Distraction related to cell phone use, eating or general inattention is the second leading driver-related cause of fatal truck crashes in commercial vehicle fleets.
The Federal Motor Carrier Safety Administration has penalties for drivers caught by officers using handheld cell phones while operating a vehicle. The fines go up to $2,750 per violation. The agency also can levy a maximum penalty of $11,000 for companies that permit this behavior.
Most fleets already have zero tolerance policies for drivers using handheld devices behind the wheel. Enforcement of company policy and FMCSA regulations is haphazard at best, however.
New technology from Truce Software makes it possible for fleets to automatically enforce safety policies for mobile device use according to the context. For example, a driver could be restricted from using a personal device when behind the wheel of a company vehicle but have full access to all functions and apps on the device when not in motion or in a personal vehicle.

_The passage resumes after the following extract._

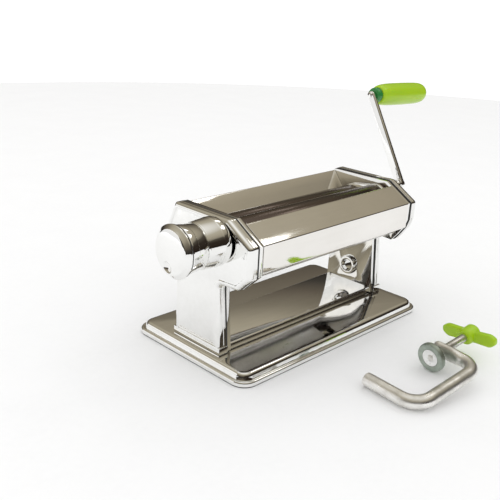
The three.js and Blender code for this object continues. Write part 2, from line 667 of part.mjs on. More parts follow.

The Truce platform has an application that resides on personal or corporate mobile devices. The app can be paired with a small device attached in the cab called a “beacon” that permits the app on a device to take control only when the device is inside a company vehicle.
The mobile app can be configured by fleets remotely, through an admin portal, to restrict use for some or all of the device functions according to “contextual indicators” like dates, times, geofence locations and motion.
As another example of a contextual usage policy, a fleet may only allow its drivers to make and receive handsfree Bluetooth calls from their phones while they are in motion and suppress all other device functions and apps.
The software from Truce has machine learning algorithms that can support advanced safety policies for “micro” contexts. As an example, a fleet with team drivers can allow the passenger driver to have full access to his or her device but suppress the mobile functions for the driver behind the wheel.
The app has algorithms that can look for certain images and scenery using the forward and rear cameras on a phone. The technology can determine if a driver is in the driver’s seat, and enforce the fleet policy accordingly, says Joseph Boyle, the company’s chief executive officer.
Drivers might object to an employer using such a technology to place restrictions on how they use their devices, even if in an unsafe manner. Yet other drivers might appreciate their employer using the technology, given the seriousness of the risks from mobile distraction.
A recent Forrester report found that up to 50 percent of employees admitted to being more productive, working less overtime and feeling generally happier when their workplace implemented an effective mobile device management policy.
Ruffling some feathers is a chance fleets may be willing to take to be able to automatically enforce their safety policies and eliminate mobile distractions. Truce clients normally see a 35 to 40 percent reduction in accidents, Boyle says.